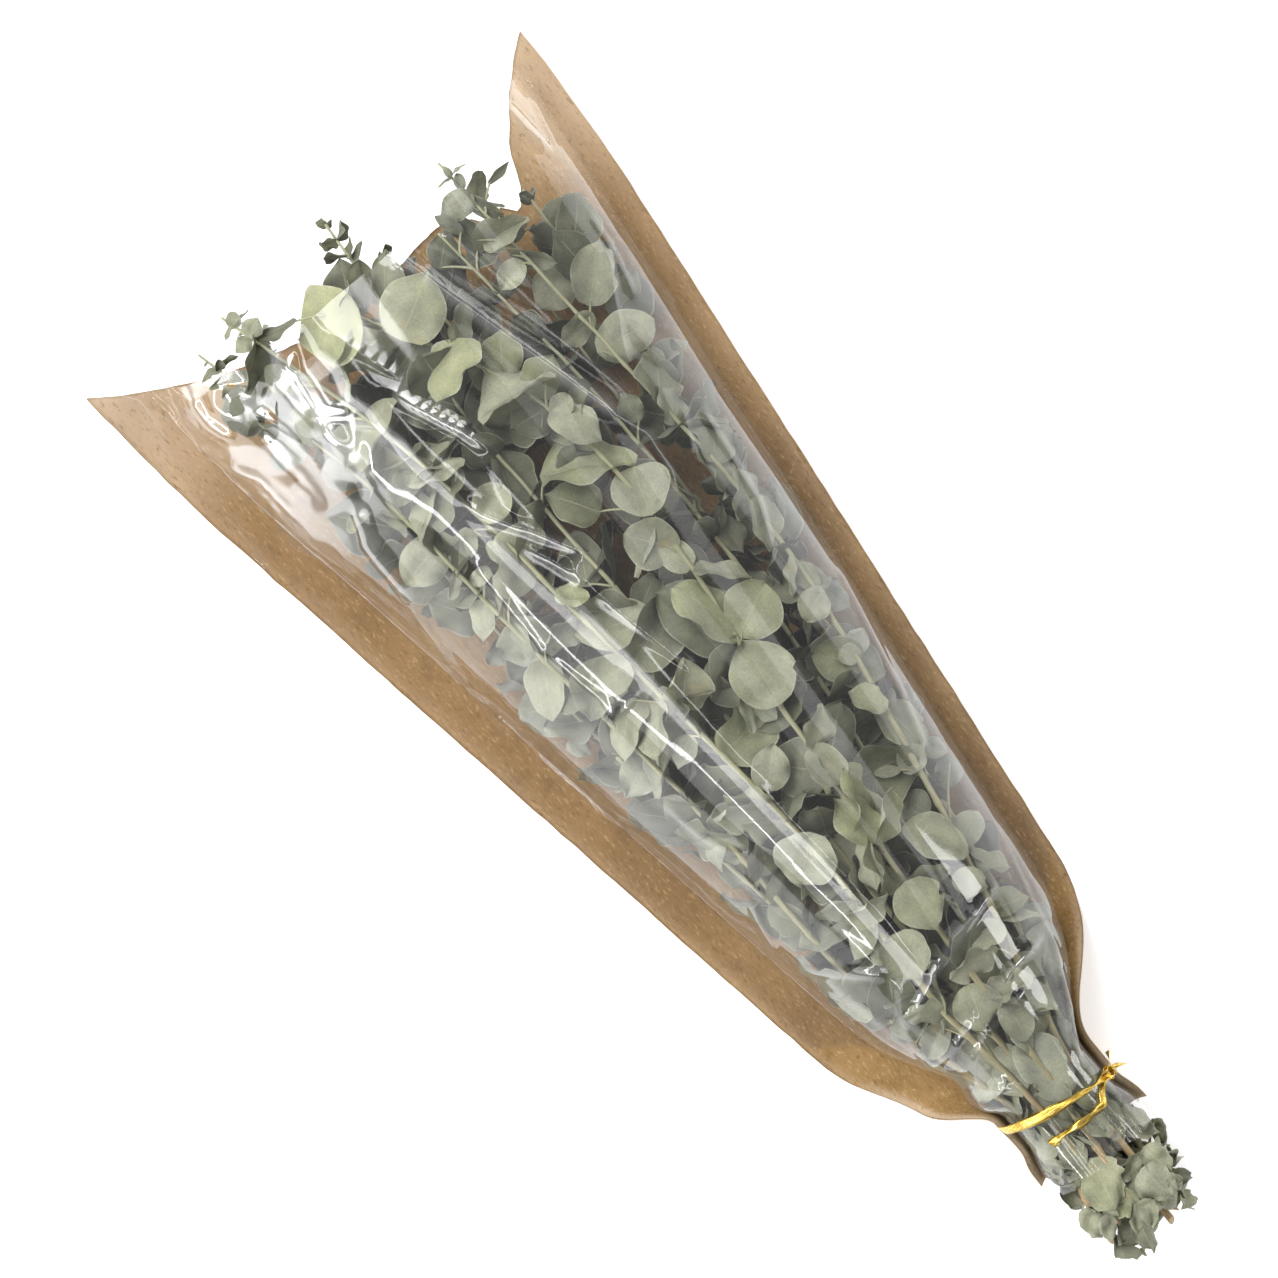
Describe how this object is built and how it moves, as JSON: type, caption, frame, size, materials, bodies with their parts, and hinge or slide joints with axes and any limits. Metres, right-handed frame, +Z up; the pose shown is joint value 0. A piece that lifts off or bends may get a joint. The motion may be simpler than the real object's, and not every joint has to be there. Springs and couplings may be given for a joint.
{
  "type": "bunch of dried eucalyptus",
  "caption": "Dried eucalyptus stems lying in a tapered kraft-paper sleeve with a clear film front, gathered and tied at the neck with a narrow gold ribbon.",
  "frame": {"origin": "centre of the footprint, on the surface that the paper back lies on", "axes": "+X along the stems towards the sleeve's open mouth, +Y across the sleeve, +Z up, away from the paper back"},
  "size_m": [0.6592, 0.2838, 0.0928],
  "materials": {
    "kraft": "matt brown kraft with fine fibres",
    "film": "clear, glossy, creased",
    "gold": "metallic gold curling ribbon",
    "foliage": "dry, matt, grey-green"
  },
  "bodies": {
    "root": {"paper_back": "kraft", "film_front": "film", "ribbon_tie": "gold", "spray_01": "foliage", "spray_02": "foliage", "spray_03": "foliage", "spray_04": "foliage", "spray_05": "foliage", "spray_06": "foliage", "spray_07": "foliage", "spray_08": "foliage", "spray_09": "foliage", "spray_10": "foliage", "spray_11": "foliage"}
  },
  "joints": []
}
────────────────
Copy out every line from the material above in which the word "bodies" appears.

* **WRITTEN RESPONSE**
Describe how this object is built and how it moves, as JSON: type, caption, frame, size, materials, bodies with their parts, and hinge or slide joints with axes and any limits. Metres, right-handed frame, +Z up; the pose shown is joint value 0. A piece that lifts off or bends may get a joint. The motion may be simpler than the real object's, and not every joint has to be there. Springs and couplings may be given for a joint.
  "bodies": {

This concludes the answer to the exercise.